Abstract

Plate reconstructions indicate that early Miocene Pacific–North American relative motion was not parallel to the transform, but was instead oblique and transtensional. We propose that the western edge of the North American plate east of the transform gravitationally collapsed to the southwest in response to this divergence. The northern and eastern edges of the collapsed region underwent extension between 24 and 20 Ma. Whereas extension in southeastern California and southern Arizona during this interval was coaxial with the overall S50°–60°W collapse direction, the extension direction along the northern oundary (Mojave extensional belt) was north-south and the result of the combined effects of the southwestward collapse and the independent northwestward translation of the region to the north. Collapse continued between 20 and 16 Ma, and extension persisted in southeastern California and southern Arizona; extension along the northern boundary waned owing to the apparent cessation of motion of the region to the north.
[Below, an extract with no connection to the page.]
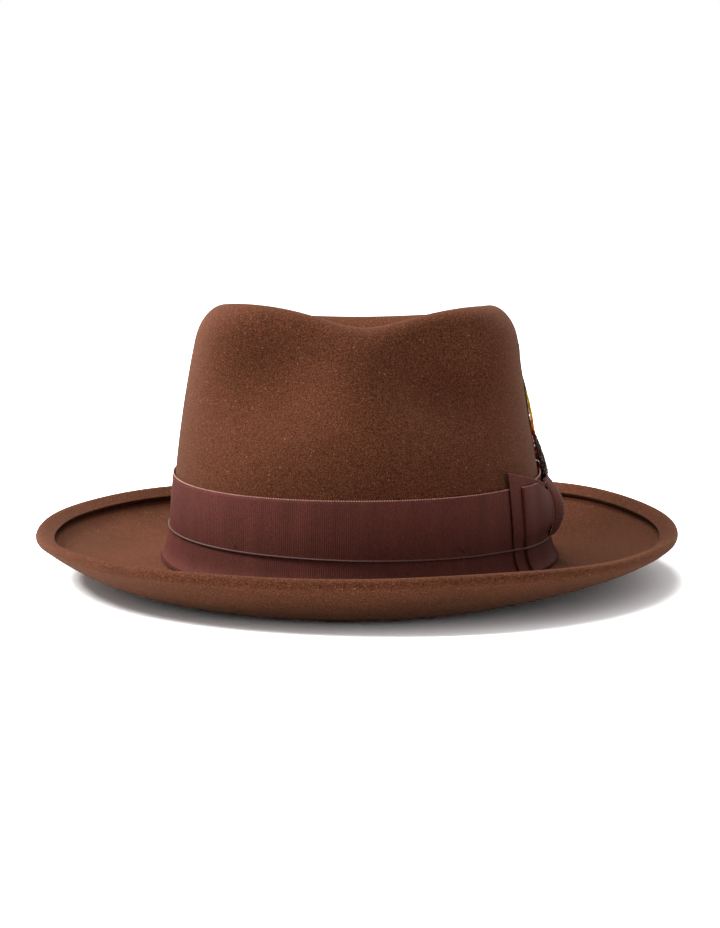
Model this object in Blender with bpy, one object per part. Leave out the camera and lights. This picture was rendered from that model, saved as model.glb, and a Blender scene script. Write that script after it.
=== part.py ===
"""A brown wool-felt fedora with a grosgrain band, a flat bow, a feather spray and a full inside.

Metres, +Z up. The origin is the centre of the head opening, level with the break between crown
and brim at the sides. The front of the hat faces -Y, and the wearer's left is +X.
"""

import math

import bpy
import numpy as np

MM = 0.001

# Felt. The ovals are measured on the middle of the felt's thickness.
FELT = 2.4 * MM
OVAL_WIDTH = 83.4 * MM
OVAL_LENGTH = 102.3 * MM
OVAL_SQUARENESS = (0.022, 0.055)
OVAL_EGG = 0.02
CROWN_CENTRE_Y = 4.0 * MM
CREST_HEIGHT = 112.7 * MM
CREST_FALL = 10.2 * MM
CREST_EDGE = 106.0 * MM
CREST_RISE = 2.7 * MM
CREST_DROP = 7.5 * MM
FRONT_DIP = 15.1 * MM
FRONT_DIP_WIDTH = 0.59
FRONT_DIP_SIDE = 0.063
DENT_DEPTH = 27.0 * MM
SHOULDER = 10.6 * MM
PINCH_DEPTH = 11.0 * MM
PINCH_PLACE = (36.0 * MM, -72.0 * MM, 86.0 * MM)
PINCH_SPREAD = (19.0 * MM, 24.0 * MM, 20.0 * MM)
BREAK_DROP = 1.8 * MM

# Brim, turned up all round, with its edge folded back on top as a welt.
BRIM_SIDE = 60.2 * MM
BRIM_FRONT = 58.9 * MM
BRIM_RIM = 10.2 * MM
BRIM_DIP_SIDE = 5.0 * MM
BRIM_DIP_FRONT = 7.2 * MM
WELT_GAP = 0.8 * MM

# Trim on the outside of the crown.
GAP = 0.3 * MM
RIBBON = 0.9 * MM
RIBBON_TOP = 38.5 * MM
RIBBON_BOTTOM = 1.6 * MM
RIBBON_FLARE = 0.24
CORD_BITE = 1.5 * MM
CORD_RADIUS = 0.45 * MM
CORD_SIDE = 15.0 * MM
CORD_FRONT = 12.6 * MM
CORD_BOW = 11.6 * MM
BOW_FRONT = -0.655
BOW_REAR = 0.44
BOW_KNOT = -0.09
BOW_LEAN = 1.0
BOW_MIDDLE = 20.0 * MM
LOOP_LIFT = 5.2 * MM

# Feather spray, pushed down behind the bow.
SPRAY_ANGLE = 0.085
SPRAY_SLOPE = -0.06
BINDING_BOTTOM = 16.0 * MM
BINDING_TOP = 31.0 * MM

# Inside of the hat.
LEATHER = 1.1 * MM
SWEATBAND_TOP = 39.0 * MM
SWEATBAND_BOTTOM = 3.0 * MM
SATIN = 0.5 * MM

# How finely the surfaces are divided: columns round the crown, and rows along the felt's section,
# given as shares of the way from the middle of the dent to the rim.
COLUMNS = 60
INNER_COLUMNS = 30
DENT_ROWS = tuple(0.06 + 0.048 * row for row in range(6))
SHOULDER_ROWS = tuple(0.326 + 0.026 * row for row in range(5))
WALL_ROWS = (0.495, 0.55, 0.60)
FOLD_ROWS = (0.64, 0.665, 0.69, 0.715, 0.74, 0.77)
BRIM_ROWS = (0.80, 0.83, 0.86)
RIM_ROWS = (0.885, 0.91, 0.94, 1.0)


def smooth(value):
    """0 below 0, 1 above 1, and an even curve between."""
    t = np.clip(value, 0.0, 1.0)
    return t * t * (3.0 - 2.0 * t)


def clear_scene():
    for obj in list(bpy.data.objects):
        bpy.data.objects.remove(obj)


def make_material(name, colour, roughness, metallic=0.0, alpha=1.0):
    material = bpy.data.materials.new(name)
    material.use_nodes = True
    shader = material.node_tree.nodes["Principled BSDF"]
    shader.inputs["Base Color"].default_value = (*colour, 1.0)
    shader.inputs["Roughness"].default_value = roughness
    shader.inputs["Metallic"].default_value = metallic
    shader.inputs["Alpha"].default_value = alpha
    return material


# ---------------------------------------------------------------- the crown as a surface


def break_level(angle):
    """The break between crown and brim runs a little lower at the front and back."""
    return -BREAK_DROP * math.sin(angle) ** 2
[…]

Thus, the kinematics of the northern boundary changed to dextral shear and extension along what is here named the “Trans–Mojave-Sierran shear zone.” This east-west zone of mainly right shear oroclinally folded the southern tail of the Sierra Nevada and the central Mojave Desert; rocks within this 83–110-km-wide zone were rotated (Approx.)40°–60° (clockwise) about vertical axes. Finally, as collapse moved the North American plate progressively west across the locus of transform shear, its western edge became increasingly subject to the motion of the Pacific plate. Over time, the edge of North America was truncated by faults of the San Andreas system and transferred to the Pacific plate.